Abstract

Abstract The spontaneous polymer formed from 3‐hydroxyoxetane (HO), as first reported by Wojtowicz and Polak, is linear, low molecular weight, water‐soluble, atactic, poly(3‐hydroxyoxetane) (PHO) of high crystallinity with OCH 2 CH(OH)CH 2 OH end units. The highly crystalline nature of this atactic polymer may be related to the crystalline nature of atactic poly(vinyl alcohol) since PHO can be considered a copolymer of vinyl alcohol and formaldehyde. Spontaneous PHO apparently is formed in a cationic polymerization by the carboxylic acids produced by the air oxidation of HO on standing at room temperature for several months.
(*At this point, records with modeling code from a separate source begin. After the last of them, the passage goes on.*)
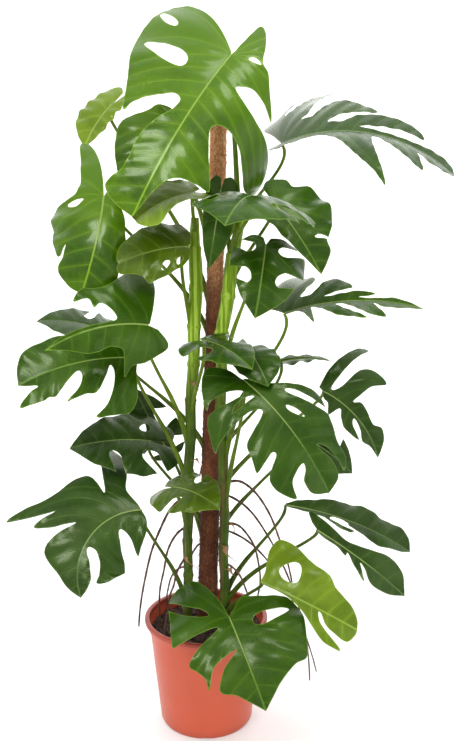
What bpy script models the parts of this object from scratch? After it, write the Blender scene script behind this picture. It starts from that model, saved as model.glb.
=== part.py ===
import math

import bmesh
import bpy
import numpy as np
from mathutils import Matrix, Vector
from mathutils.geometry import delaunay_2d_cdt

# Potted swiss cheese plant on a coir pole. Metres, +Z up, front of the plant at -Y.
# The origin is the middle of the pot's flat underside.

# Driving dimensions
CLEAR = 0.0003            # gap that touching pieces keep

POT_HEIGHT = 0.217
RIM_RADIUS = 0.122
RIM_INNER = 0.113
RIM_BAND = 0.008
COLLAR_HEIGHT = 0.014
WALL_TOP_RADIUS = 0.1115
WALL_FOOT_RADIUS = 0.092
BASE_RADIUS = 0.089
WALL = 0.0022
FLOOR = 0.004
FOOT_CHAMFER = 0.006
NOTCH_COUNT = 6
NOTCH_SIZE = (0.010, 0.018, 0.0024)
DRAIN_COUNT = 6
DRAIN_RADIUS = 0.005
DRAIN_RING = 0.058

SOIL_LEVEL = 0.190
SOIL_BUMP = 0.0035
SOIL_TURN = 36

POLE_BOTTOM = (-0.003, 0.0, 0.012)
POLE_TOP = (0.028, 0.0, 1.182)
POLE_FOOT_RADIUS = 0.0205
POLE_TOP_RADIUS = 0.0145
POLE_RIDGE = 0.0012

BLADE_THICK = 0.0013
PETIOLE_THICK = 0.0026    # radius at the blade
PETIOLE_FOOT = 0.0045     # radius at the stem
PETIOLE_SIDES = 1         # bevel resolution
PETIOLE_POINTS = 8
ROOT_POINTS = 8
JOINT_DROP = 0.0017       # from the blade's middle to the petiole's end

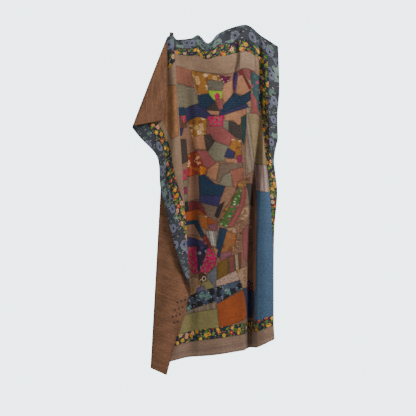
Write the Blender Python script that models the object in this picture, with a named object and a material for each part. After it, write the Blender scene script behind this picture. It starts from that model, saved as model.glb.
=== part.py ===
"""Kantha quilt, hung by its top edge from two points 0.53 m apart.

The cloth is described flat first: u runs from its left hem and v from its top hem, in metres.
hang() then lays each flat point in space. The front of the cloth faces -Y and +Z is up.
The origin is where the right-hand point grips the top hem.
"""

import bmesh
import bpy
import numpy as np
from mathutils import Vector
from mathutils.geometry import delaunay_2d_cdt

# Flat cloth
WIDTH = 1.50
LENGTH = 2.20
PRINT_STRIP = 0.10  # outer strip at the top, left and right
FLORAL_STRIP = 0.075  # inside it, on all four sides
HEM_BAND = 0.11  # plain band along the bottom
LAYER = 0.00135  # each of the two layers, front and backing
GAP = 0.0003  # between layers, and between pieces sewn side by side

# Faceting
NET_ACROSS = 0.071
NET_DOWN = 0.082
ARC_STEPS = 3  # facets round a fold
ALONG_FOLD = 0.10
VALLEY_LINES = (-1, -0.55, 0, 0.55, 1)  # across the deep valley, in its half widths
PINCH_LINES = (-0.7, 0, 0.7)
SEARCH_POINTS = 1201  # along each line where a fold is looked for
CLEAR_SHARE = 0.45  # of NET_ACROSS, kept clear round every seam and fold line

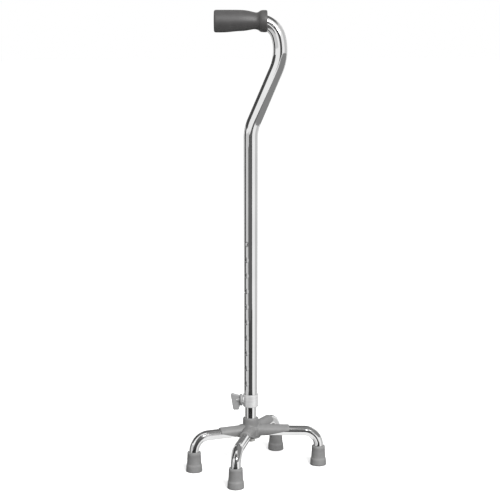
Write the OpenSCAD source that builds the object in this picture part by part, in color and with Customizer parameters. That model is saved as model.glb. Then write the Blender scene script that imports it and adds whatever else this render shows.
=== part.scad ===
// Quad walking cane: a telescoping tube with an offset handle on a four-legged base.
// Millimetres, +Z up. The origin is the centre of the rectangle of feet, on the floor.
// +X runs along the long side of the base. The tubes stand off centre, towards +Y.

/* [Tubes] */
// Outside diameter of the upper tube, which carries the handle
upper_d = 22.2; // [21.8:0.1:24]
// Outside diameter of the lower tube, which stands in the hub
lower_d = 19.05; // [17:0.05:19.1]
// Outside diameter of the leg tubes
leg_d = 15.9; // [14:0.1:16]
// Wall thickness of every tube
wall = 1.25; // [1:0.05:1.3]

/* [Base] */
// Distance between foot centres along X
feet_x = 176; // [165:1:200]
// Distance between foot centres along Y
feet_y = 105; // [100:1:120]
// Place of the tubes along X
mast_x = 4.5; // [0:0.5:10]
// Place of the tubes along Y
mast_y = 20.5; // [15:0.5:25]
// Height of the level run of the legs
leg_z = 57; // [55:1:62]
// Radius of the leg bends, on the centre line
leg_bend_r = 24; // [20:1:25]
// How far the arms of the hub reach along the legs: back left, front left, front right, back right
arm_reach = [54, 44, 63, 64]; // [40:1:65]

/* [Foot tips] */
// Height of a rubber tip
tip_h = 32; // [28:1:34]
// Diameter of a tip at its top
tip_top_d = 21.4; // [21:0.1:24]
// Diameter of a tip just above its skirt
tip_waist_d = 23.2; // [22:0.1:26]
// Diameter of a tip at the floor
tip_floor_d = 26.4; // [24:0.1:30]

/* [Height adjustment] */
// Distance from one height hole to the next
hole_pitch = 25.4; // [20:0.1:26]
// Number of height positions
hole_count = 10; // [5:1:10]
// Diameter of a height hole
hole_d = 8; // [7.6:0.1:9]
// Height of the lowest hole with the cane at its shortest
first_hole_z = 137.5; // [134:0.5:150]
// Direction that the button faces
button_az = 192; // [180:1:200]

/* [Handle] */
// Height of the grip's axis with the cane at its shortest
grip_z = 716; // [700:1:730]
// Direction in which the neck leans away from the tube
handle_az = -40; // [-180:1:180]
// Angle of the sloping part of the neck from the vertical
neck_lean = 23.3; // [18:0.1:28]
// Angle past the vertical at which the wide bend gives way to the tight one
neck_fold = 13.7; // [5:0.1:20]
// Radius of the bend above the straight tube
low_bend_r = 62; // [50:1:80]
// Radius of the wide bend at the side of the neck
side_bend_r = 78; // [60:1:90]
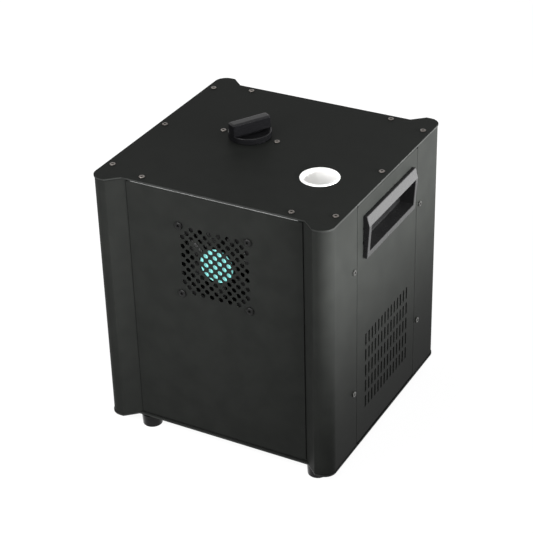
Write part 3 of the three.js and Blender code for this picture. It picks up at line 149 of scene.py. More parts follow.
COAT = finish("powder_coat", (0.0143, 0.0151, 0.0142), (0.0167, 0.0176, 0.0165), (0.42, 0.5),
              bump=0.35, specular=0.02)
# A paler coat on the crowns of the recessed panels' top folds: a painted highlight
FOLD_HIGHLIGHT_PAINT = finish("fold_highlight_paint", (0.07, 0.073, 0.07), (0.13, 0.135, 0.13), (0.3, 0.4), bump=0.15)
# A paler coat for the plates' edges: a painted highlight
PLATE_EDGE_HIGHLIGHT = finish("plate_edge_painted_highlight", (0.02, 0.021, 0.02), (0.03, 0.031, 0.03), (0.4, 0.5),
                    bump=0.15, specular=0.1)
# The top plate's copy of the powder coat: more matt, and darker than the sides' coat as painted shade
TOP_COAT_SHADED = finish("powder_coat_top_painted_shade", (0.0094, 0.0101, 0.0093), (0.0111, 0.0119, 0.0110),
                  (0.5, 0.6), bump=0.35, specular=0.03)
PLASTIC = finish("black_plastic", (0.014, 0.014, 0.014), (0.018, 0.018, 0.018), (0.32, 0.42),
                 grain=1400, bump=0.25)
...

The polymerization can be duplicated by the addition of 2% hydroxyacetic acid to HO. The rate of this unusual cationic polymerization increases greatly with acid strength, e.g., trifluoromethanesulfonic acid reacts explosively with pure HO. A mechanism is proposed for this cationic polymerization. High molecular weight, water‐soluble, linear atactic, and highly crystalline PHO (mp = 155°C) was made by polymerizing the trimethylsilyl ether of HO with the i ‐Bu 3 Al–0.7 H 2 O cationic catalyst followed by hydrolysis. Two 1 H‐NMR methods for measuring the tacticity of PHO were developed based on finding two different types of methylene units at 400 MHz with the methine protons decoupled. Also, an 1 H‐NMR method was developed for measuring branching in HO polymers. High molecular weight, linear PHO with enhanced isotacticity (80%) has been obtained in low yield as a water‐insoluble fraction with T m = 223°C. The low molecular weight PHO prepared previously by the base‐catalyzed, rearrangement polymerization of glycidol is highly branched.